Mais il y a encore un malaise supplémentaire. Je me suis demandé ces jours-ci: mais où est la présence politique des catholiques en Italie? Ils sont caractérisés par des choix politiques qu'ils font, à droite ou à gauche, mais pas pour l'adhésion réelle aux valeurs en vertu desquelles deviennent possible un véritable dialogue, la confrontation et à la limite, la collaboration.

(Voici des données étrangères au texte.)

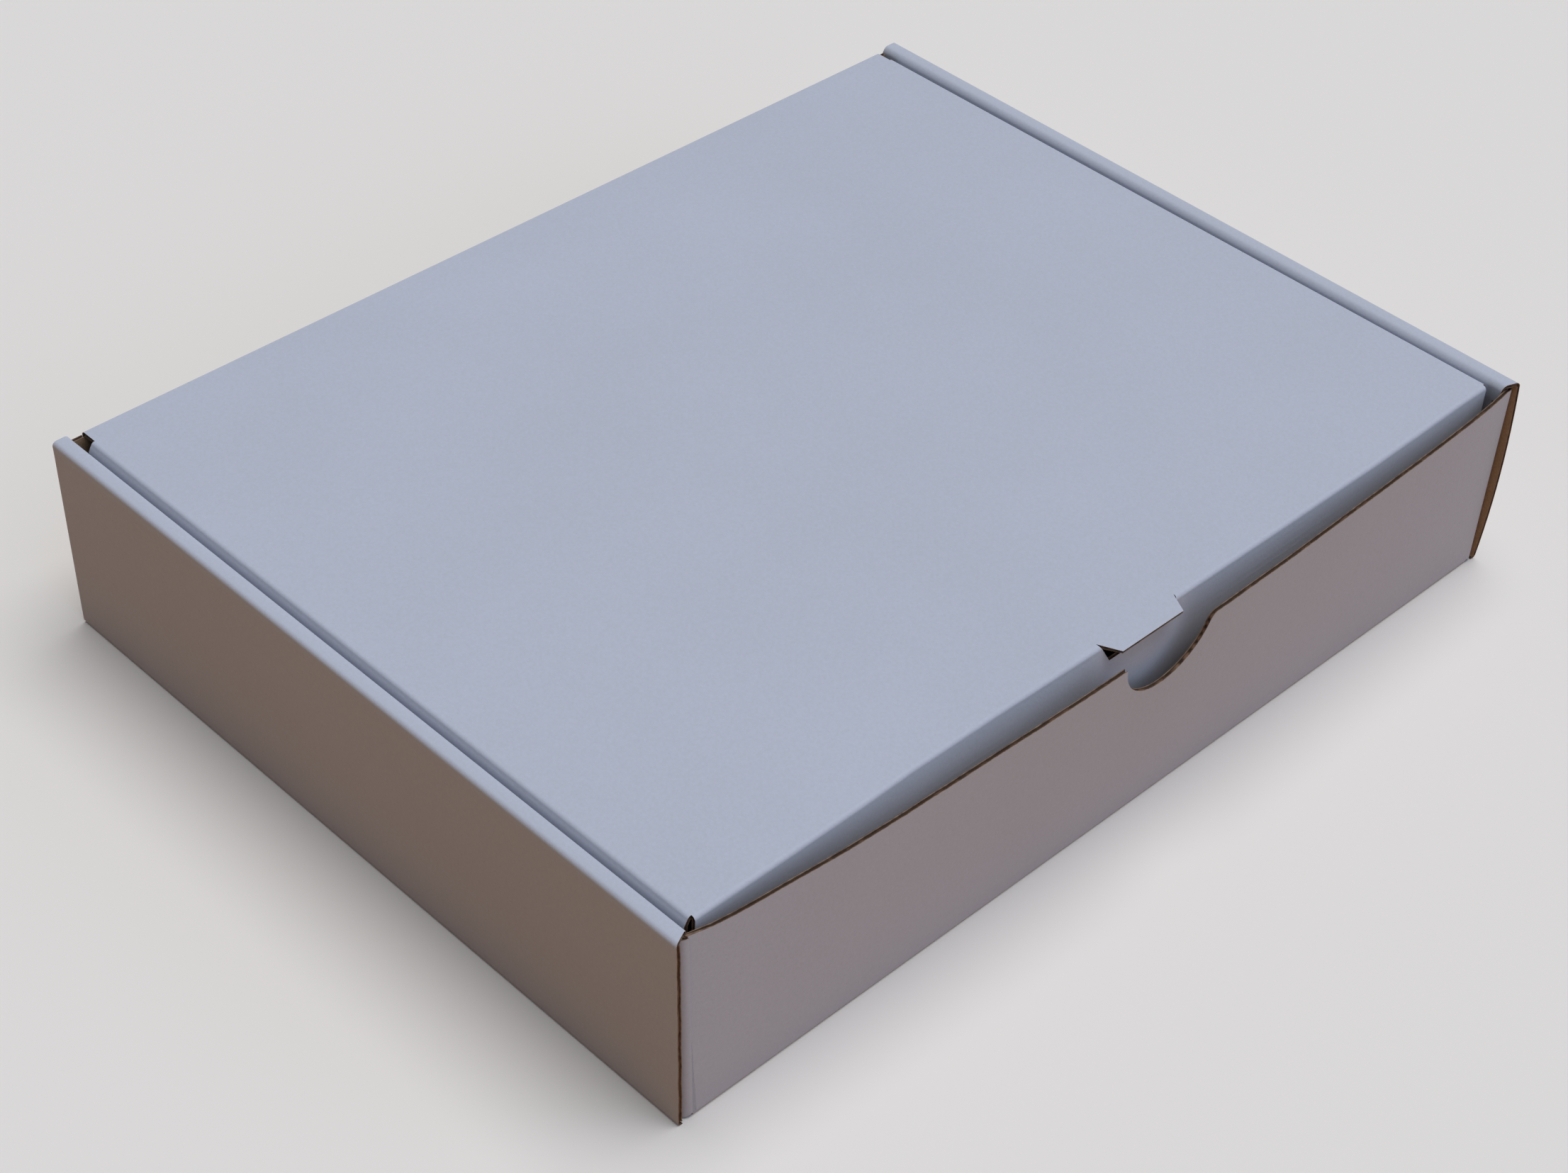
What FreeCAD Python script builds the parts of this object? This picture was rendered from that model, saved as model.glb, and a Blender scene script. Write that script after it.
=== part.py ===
import FreeCAD, Part
import math
import os
import re
import Sketcher

# A roll-end mailer box folded from one sheet of corrugated board, white outside and brown inside.
# Frame: origin at the centre of the base's underside, +X along the front wall to the right,
# -Y towards the front wall with the thumb notch, +Z up, millimetres.
doc = FreeCAD.newDocument("mailer_box")
sheet = doc.addObject("Spreadsheet::Sheet", "sizes")

driving_sizes = {
    # outside of the box
    "box_length": 318.0,
    "box_depth": 243.0,
    "box_height": 64.0,
    # the sheet and its folds
    "board": 1.2,
    "layer_gap": 0.6,
    "base_fold": 1.0,
    "corner_fold": 2.5,
    "outer_shoulder": 1.8,
    "inner_shoulder": 1.1,
    # how far the side walls lean out at the top
    "left_flare": 2.2,
    "right_flare": 0.8,
    # side walls: front edge ahead of the front wall's corner, at the foot and at the top
    "left_lead_foot": 0.1,
    "left_lead_top": -1.3,
    "right_lead_foot": 0.3,
    "right_lead_top": 1.3,
    "trim_room": 3.0,
    # front wall: rim below the top of the side walls, and the bow of that rim
    "rim_drop": 2.0,
    "front_bow": 6.3,
    "notch_width": 33.0,
    "notch_depth": 14.5,
    "notch_offset": 2.6,
    "notch_round": 3.0,
    # flaps folded from the ends of the front and rear walls, between the side wall's layers
    "dust_flap_length": 95.0,
    "dust_flap_drop": 1.0,
    "foot_gap": 0.3,
    # locking tabs of the side walls and their slots in the base
    "lock_width": 30.0,
    "lock_spacing": 130.0,
    "lock_gap": 0.4,
    # lid
    "lid_drop": 0.7,
    "lid_left_gap": 3.2,
    "lid_right_gap": 2.2,
    "lid_front_inset": 3.4,
    "lid_crease": 0.7,
    "hinge_gap": 0.1,
    "tuck_depth": 44.0,
    "tuck_lean": 1.9,
    "ear_taper": 9.0,
    "side_flap_depth": 31.0,
    "side_flap_rear": 6.0,
    "side_flap_taper": 16.0,
    "flap_relief": 1.5,
    "corner_hole": 1.5,
    # thumb tab left standing in the lid's plane, and the hole it leaves in the tuck flap
    "tab_root": 29.6,
    "tab_tip": 23.4,
    "tab_length": 4.4,
    "tab_offset": 1.4,
    "tab_seat": 4.0,
    # small overlap by which one fold runs into the next
    "bite": 0.4,
}
for row, (alias, value) in enumerate(driving_sizes.items(), start=1):
    sheet.set(f"A{row}", alias)
    sheet.set(f"B{row}", str(value))
    sheet.setAlias(f"B{row}", alias)
doc.recompute()

# Named places, as formulas of the driving sizes
half_length = "box_length / 2"
half_depth = "box_depth / 2"
wall_half = f"({half_length} - board - layer_gap)"
rim_height = "(box_height - rim_drop)"
roll_width = "(3 * board + 2 * layer_gap)"
lid_top = "(box_height - lid_drop)"
lid_under = "(box_height - lid_drop - board)"
rear_rim = f"({lid_under} - hinge_gap)"
hinge_y = f"({half_depth} - board / 2)"
lid_front = f"(-{half_depth} + lid_front_inset)"
tuck_foot = f"({lid_under} - tuck_depth)"
lid_left = f"(-{half_length} - left_flare + {roll_width} + lid_left_gap)"
lid_right = f"({half_length} + right_flare - {roll_width} - lid_right_gap)"
lean = {"left": "left_flare / box_height", "right": "right_flare / box_height"}
side_sign = {"left": -1, "right": 1}


def in_cells(formula):
    """The same formula with each size read from its cell in the sheet."""
    return re.sub(r"[a-z]\w*", lambda word: "sizes." + word[0], formula)


def bind(target, prop, formula):
    target.setExpression(prop, in_cells(formula))


def number(formula):
    return float(sheet.evalExpression(in_cells(formula)))


def new_sketch(body, name, plane, level):
    sketch = body.newObject("Sketcher::SketchObject", name)
    origin_plane = next(item for item in body.Origin.OriginFeatures if item.Role == plane)
    sketch.AttachmentSupport = [(origin_plane, "")]
    sketch.MapMode = "FlatFace"
    bind(sketch, "AttachmentOffset.Base.z", level)
    return sketch


def arc_geometry(start, end, radius, turn):
    """Arc from start to end, turning left (1) or right (-1), shorter than half a circle."""
    chord = end - start
    rise = math.sqrt(max(radius**2 - chord.Length**2 / 4, 0.0))
    left = FreeCAD.Vector(-chord.y, chord.x, 0).normalize()
    centre = (start + end) / 2 + left * (turn * rise)
    first, last = (start, end) if turn > 0 else (end, start)
    angles = [math.atan2((point - centre).y, (point - centre).x) for point in (first, last)]
    circle = Part.Circle(centre, FreeCAD.Vector(0, 0, 1), radius)
    return Part.ArcOfCircle(circle, angles[0], angles[1])


def closed_outline(sketch, corners, arcs=None):
    """Draw a closed outline through the corners, with arcs {index: (radius, turn)} after some of them."""
    arcs = arcs or {}
    points = [FreeCAD.Vector(number(x), number(y), 0) for x, y in corners]
    ends = []
    for index, start in enumerate(points):
        end = points[(index + 1) % len(points)]
        if index in arcs:
            radius, turn = arcs[index]
            item = sketch.addGeometry(arc_geometry(start, end, number(radius), turn), False)
            ends.append((item, 1, 2) if turn > 0 else (item, 2, 1))
        else:
            item = sketch.addGeometry(Part.LineSegment(start, end), False)
            ends.append((item, 1, 2))
    for index, (item, start_end, _) in enumerate(ends):
        before, _, before_end = ends[index - 1]
        sketch.addConstraint(Sketcher.Constraint("Coincident", before, before_end, item, start_end))
        for kind, formula in zip(("DistanceX", "DistanceY"), corners[index]):
            rule = Sketcher.Constraint(kind, -1, 1, item, start_end, number(formula))
            bind(sketch, f"Constraints[{sketch.addConstraint(rule)}]", formula)
        if index in arcs:
            rule = Sketcher.Constraint("Radius", item, number(arcs[index][0]))
            bind(sketch, f"Constraints[{sketch.addConstraint(rule)}]", arcs[index][0])
    return sketch


def prism(body, name, plane, corners, low, high, arcs=None, cut=False):
    """Pad or pocket an outline from low to high along the axis that the plane faces.

    The XZ plane faces -Y, so there low and high are the two Y values turned round.
    """
    if plane == "XZ_Plane":
        low, high = f"-({high})", f"-({low})"
    sketch = closed_outline(new_sketch(body, f"{name}_outline", plane, low), corners, arcs)
    feature = body.newObject("PartDesign::Pocket" if cut else "PartDesign::Pad", name)
    feature.Profile = sketch
    feature.Reversed = cut
    bind(feature, "Length", f"({high}) - ({low})")
    feature.Refine = True
    return feature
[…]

J'ai réalisé avec amertume que la présence des catholiques dans la vie politique ne semble plus exister. Il existe des catholiques qui, à titre de plus en plus personnel, donc dans le sens restrictif du terme, militent ici ou là, mais ils tirent leur dignité du choix d'analyse qu'ils ont fait. Et peut-être que ce qui est en jeu ici n'est pas seulement la responsabilité des laïcs. Peut-être que l'action éducative que nous devons de toute urgence reprendre avec nos laïcs, en particulier ceux qui sont engagés dans les milieux les plus difficiles, semble avoir échoué. Je ne sais pas si elle existe encore. Le fait demeure que de notre part à nous, évêques, elle est offerte de manière de plus en plus fade, de moins en moins mordante.
Ce n'est pas une contribution mais je ne pense pas que je pouvais taire aux fidèles de mon diocèse cette directive qu'il m'a semblé nécessaire de donner.

Puisque l'évêque d'un diocèse particulier vit et doit vivre une affection pour l'Eglise universelle, je mets mon discours à la disposition de ceux qui, dans d'autres églises, peuvent se reconnaître et se retrouver en lui.